→ PROVIDED DATA
►
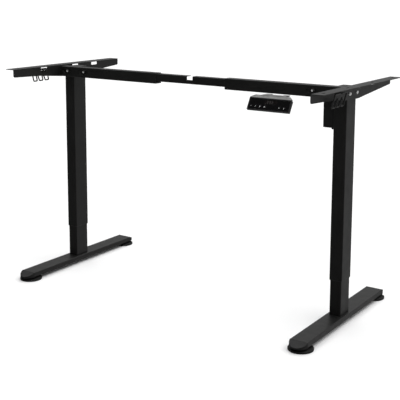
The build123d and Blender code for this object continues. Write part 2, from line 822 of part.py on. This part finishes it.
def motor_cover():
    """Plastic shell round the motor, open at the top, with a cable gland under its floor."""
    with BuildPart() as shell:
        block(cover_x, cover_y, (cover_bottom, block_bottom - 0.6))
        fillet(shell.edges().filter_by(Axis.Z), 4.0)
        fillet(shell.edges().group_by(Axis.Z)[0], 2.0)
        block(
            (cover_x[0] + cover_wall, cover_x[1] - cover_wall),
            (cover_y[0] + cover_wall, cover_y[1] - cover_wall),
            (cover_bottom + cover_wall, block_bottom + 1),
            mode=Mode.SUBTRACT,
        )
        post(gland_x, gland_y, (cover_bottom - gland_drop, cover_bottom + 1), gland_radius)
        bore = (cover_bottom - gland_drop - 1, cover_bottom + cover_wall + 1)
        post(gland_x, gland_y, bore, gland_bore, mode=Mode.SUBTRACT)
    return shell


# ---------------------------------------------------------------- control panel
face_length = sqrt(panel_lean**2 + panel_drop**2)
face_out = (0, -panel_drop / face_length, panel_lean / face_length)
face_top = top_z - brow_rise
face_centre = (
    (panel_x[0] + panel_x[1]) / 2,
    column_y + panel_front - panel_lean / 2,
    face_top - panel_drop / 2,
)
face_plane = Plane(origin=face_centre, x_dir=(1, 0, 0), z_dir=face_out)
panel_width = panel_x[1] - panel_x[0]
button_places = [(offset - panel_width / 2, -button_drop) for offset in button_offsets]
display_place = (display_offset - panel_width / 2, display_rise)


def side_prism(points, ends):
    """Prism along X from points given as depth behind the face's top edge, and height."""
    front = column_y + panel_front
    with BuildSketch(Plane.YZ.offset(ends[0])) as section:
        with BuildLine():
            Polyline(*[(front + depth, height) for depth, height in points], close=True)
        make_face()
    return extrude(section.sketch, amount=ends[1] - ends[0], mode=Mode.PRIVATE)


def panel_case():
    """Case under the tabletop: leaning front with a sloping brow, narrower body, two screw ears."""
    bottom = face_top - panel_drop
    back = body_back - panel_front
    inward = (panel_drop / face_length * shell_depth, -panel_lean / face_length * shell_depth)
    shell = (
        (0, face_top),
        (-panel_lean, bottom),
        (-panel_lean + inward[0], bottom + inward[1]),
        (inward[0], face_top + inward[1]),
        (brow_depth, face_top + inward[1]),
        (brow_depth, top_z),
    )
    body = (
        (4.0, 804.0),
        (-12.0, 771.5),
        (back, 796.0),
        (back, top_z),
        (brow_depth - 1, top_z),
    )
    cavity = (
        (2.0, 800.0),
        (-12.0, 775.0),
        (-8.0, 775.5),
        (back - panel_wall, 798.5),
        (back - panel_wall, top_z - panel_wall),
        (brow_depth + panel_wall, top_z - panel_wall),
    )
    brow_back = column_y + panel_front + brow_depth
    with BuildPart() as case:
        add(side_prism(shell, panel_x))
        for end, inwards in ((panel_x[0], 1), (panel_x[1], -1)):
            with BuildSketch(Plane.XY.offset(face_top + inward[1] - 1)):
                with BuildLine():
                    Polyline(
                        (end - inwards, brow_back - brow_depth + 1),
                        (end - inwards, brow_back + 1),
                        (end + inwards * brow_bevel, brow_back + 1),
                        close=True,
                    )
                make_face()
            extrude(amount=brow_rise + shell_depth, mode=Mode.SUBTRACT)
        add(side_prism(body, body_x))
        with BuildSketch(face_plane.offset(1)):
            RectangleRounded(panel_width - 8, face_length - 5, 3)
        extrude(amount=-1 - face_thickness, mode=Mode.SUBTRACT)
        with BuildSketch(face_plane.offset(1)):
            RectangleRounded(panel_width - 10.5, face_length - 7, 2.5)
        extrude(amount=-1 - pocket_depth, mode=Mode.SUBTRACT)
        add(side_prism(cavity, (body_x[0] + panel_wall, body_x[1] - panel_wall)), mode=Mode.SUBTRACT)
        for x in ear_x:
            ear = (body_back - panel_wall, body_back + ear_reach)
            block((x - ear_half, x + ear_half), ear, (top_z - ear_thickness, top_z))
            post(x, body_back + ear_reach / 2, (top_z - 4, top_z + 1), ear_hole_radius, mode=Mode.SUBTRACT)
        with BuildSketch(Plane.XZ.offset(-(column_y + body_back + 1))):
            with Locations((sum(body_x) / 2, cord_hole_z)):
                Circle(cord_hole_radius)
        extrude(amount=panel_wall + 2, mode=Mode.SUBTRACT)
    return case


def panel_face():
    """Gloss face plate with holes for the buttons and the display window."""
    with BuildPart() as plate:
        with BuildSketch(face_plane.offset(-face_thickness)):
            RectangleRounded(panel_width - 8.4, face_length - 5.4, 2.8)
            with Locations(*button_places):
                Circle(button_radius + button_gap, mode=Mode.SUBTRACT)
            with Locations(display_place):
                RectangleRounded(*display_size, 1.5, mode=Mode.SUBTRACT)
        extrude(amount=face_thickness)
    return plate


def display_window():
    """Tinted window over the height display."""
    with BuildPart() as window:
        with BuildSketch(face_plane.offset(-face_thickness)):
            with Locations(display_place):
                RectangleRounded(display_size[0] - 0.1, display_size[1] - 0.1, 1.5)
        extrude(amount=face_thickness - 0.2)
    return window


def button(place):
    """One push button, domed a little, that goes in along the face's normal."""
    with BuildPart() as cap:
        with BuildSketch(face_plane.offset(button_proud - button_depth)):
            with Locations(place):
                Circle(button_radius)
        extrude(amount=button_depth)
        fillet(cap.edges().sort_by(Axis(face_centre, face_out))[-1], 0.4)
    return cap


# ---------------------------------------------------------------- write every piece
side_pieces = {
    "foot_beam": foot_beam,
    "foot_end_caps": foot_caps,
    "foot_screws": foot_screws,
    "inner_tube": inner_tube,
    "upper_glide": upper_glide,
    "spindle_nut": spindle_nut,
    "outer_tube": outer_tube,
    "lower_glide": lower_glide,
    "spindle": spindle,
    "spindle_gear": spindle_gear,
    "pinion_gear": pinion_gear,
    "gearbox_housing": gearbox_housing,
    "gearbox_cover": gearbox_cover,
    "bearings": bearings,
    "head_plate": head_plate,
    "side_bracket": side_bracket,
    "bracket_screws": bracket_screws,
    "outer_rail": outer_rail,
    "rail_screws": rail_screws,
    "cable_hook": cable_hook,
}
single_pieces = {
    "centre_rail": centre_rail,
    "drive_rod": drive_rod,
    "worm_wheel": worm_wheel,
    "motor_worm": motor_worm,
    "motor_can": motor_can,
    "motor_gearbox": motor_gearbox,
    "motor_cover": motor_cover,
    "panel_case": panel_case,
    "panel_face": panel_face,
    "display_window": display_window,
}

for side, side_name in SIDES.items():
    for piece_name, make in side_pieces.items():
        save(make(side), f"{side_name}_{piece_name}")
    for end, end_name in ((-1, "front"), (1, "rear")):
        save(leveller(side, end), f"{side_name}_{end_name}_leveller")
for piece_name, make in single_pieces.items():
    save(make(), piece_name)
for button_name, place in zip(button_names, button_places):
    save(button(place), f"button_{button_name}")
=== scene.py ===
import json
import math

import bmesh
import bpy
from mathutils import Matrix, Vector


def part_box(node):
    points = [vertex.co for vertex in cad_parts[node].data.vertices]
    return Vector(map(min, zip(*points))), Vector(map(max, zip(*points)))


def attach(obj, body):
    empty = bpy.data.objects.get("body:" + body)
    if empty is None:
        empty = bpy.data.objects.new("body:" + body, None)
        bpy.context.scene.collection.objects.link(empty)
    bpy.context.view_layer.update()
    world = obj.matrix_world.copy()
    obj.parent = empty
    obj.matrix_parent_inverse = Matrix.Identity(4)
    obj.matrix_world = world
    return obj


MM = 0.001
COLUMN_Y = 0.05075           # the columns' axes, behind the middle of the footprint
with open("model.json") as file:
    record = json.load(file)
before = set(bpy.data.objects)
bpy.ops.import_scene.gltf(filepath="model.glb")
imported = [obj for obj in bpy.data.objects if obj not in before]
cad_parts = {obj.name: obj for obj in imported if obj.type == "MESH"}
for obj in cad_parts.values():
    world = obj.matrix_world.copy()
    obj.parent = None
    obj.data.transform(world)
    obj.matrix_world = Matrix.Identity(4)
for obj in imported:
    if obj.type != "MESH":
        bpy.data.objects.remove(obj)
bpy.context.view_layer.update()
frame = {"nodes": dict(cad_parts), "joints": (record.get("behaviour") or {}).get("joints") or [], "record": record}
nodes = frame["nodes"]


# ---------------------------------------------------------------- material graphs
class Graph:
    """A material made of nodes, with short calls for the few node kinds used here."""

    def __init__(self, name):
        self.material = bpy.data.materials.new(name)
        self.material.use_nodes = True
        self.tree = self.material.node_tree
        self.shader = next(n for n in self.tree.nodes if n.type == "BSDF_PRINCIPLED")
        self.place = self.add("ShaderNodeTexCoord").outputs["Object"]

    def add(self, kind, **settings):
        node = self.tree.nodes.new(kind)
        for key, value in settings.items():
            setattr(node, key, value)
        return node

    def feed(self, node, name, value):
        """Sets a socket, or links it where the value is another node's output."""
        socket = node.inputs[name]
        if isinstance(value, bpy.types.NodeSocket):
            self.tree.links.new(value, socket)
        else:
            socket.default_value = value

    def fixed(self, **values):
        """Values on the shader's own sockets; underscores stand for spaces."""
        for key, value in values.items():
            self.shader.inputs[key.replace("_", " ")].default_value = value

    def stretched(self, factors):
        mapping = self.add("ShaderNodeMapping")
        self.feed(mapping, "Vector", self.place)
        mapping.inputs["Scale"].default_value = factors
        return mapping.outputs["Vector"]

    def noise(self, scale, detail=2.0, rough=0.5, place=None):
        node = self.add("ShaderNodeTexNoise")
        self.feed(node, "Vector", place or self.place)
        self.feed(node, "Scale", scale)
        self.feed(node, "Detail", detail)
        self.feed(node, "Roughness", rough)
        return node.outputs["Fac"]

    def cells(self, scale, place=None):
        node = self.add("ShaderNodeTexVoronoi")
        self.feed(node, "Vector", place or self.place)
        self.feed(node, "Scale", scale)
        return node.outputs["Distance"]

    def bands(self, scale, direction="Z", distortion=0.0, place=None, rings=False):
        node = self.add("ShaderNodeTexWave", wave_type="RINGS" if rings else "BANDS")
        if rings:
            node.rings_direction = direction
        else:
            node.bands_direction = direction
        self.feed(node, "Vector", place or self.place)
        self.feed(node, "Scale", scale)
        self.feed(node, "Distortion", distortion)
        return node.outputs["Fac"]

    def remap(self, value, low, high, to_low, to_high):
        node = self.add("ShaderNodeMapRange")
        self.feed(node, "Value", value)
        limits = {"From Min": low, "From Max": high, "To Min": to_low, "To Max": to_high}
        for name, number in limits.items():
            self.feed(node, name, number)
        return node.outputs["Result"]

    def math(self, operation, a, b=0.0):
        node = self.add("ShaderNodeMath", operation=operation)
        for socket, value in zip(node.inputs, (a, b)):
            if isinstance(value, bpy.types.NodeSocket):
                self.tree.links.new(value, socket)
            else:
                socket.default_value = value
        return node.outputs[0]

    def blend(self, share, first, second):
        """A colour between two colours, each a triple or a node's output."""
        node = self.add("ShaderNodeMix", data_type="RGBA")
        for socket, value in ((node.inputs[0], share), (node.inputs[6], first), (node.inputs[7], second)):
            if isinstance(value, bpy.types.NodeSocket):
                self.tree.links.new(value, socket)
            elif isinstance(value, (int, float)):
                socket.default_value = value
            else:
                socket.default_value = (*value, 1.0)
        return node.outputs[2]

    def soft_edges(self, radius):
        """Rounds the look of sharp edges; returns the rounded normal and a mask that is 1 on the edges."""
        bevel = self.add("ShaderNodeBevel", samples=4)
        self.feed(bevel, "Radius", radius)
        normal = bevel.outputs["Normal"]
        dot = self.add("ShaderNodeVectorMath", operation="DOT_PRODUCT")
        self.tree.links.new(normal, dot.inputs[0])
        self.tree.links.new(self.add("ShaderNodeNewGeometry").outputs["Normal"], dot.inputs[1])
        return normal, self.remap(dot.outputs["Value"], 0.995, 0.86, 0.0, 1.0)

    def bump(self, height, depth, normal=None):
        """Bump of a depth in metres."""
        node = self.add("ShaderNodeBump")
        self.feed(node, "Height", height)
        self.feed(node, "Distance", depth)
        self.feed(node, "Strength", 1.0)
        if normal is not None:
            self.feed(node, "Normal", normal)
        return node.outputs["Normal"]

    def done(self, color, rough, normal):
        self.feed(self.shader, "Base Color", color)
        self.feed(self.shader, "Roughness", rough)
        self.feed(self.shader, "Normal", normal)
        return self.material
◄
→ WHAT TO PRODUCE
Reproduce only the lines from the top of the material through the one bearing "return shell", each exactly as it stands.

→ ANSWER TO THIS TASK
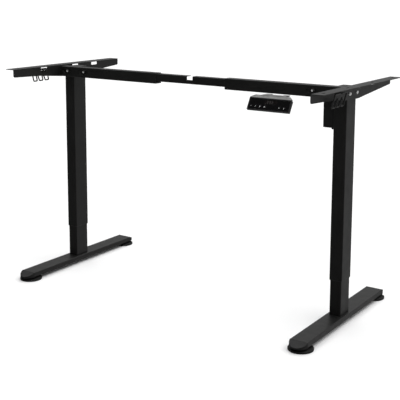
The build123d and Blender code for this object continues. Write part 2, from line 822 of part.py on. This part finishes it.
def motor_cover():
    """Plastic shell round the motor, open at the top, with a cable gland under its floor."""
    with BuildPart() as shell:
        block(cover_x, cover_y, (cover_bottom, block_bottom - 0.6))
        fillet(shell.edges().filter_by(Axis.Z), 4.0)
        fillet(shell.edges().group_by(Axis.Z)[0], 2.0)
        block(
            (cover_x[0] + cover_wall, cover_x[1] - cover_wall),
            (cover_y[0] + cover_wall, cover_y[1] - cover_wall),
            (cover_bottom + cover_wall, block_bottom + 1),
            mode=Mode.SUBTRACT,
        )
        post(gland_x, gland_y, (cover_bottom - gland_drop, cover_bottom + 1), gland_radius)
        bore = (cover_bottom - gland_drop - 1, cover_bottom + cover_wall + 1)
        post(gland_x, gland_y, bore, gland_bore, mode=Mode.SUBTRACT)
    return shell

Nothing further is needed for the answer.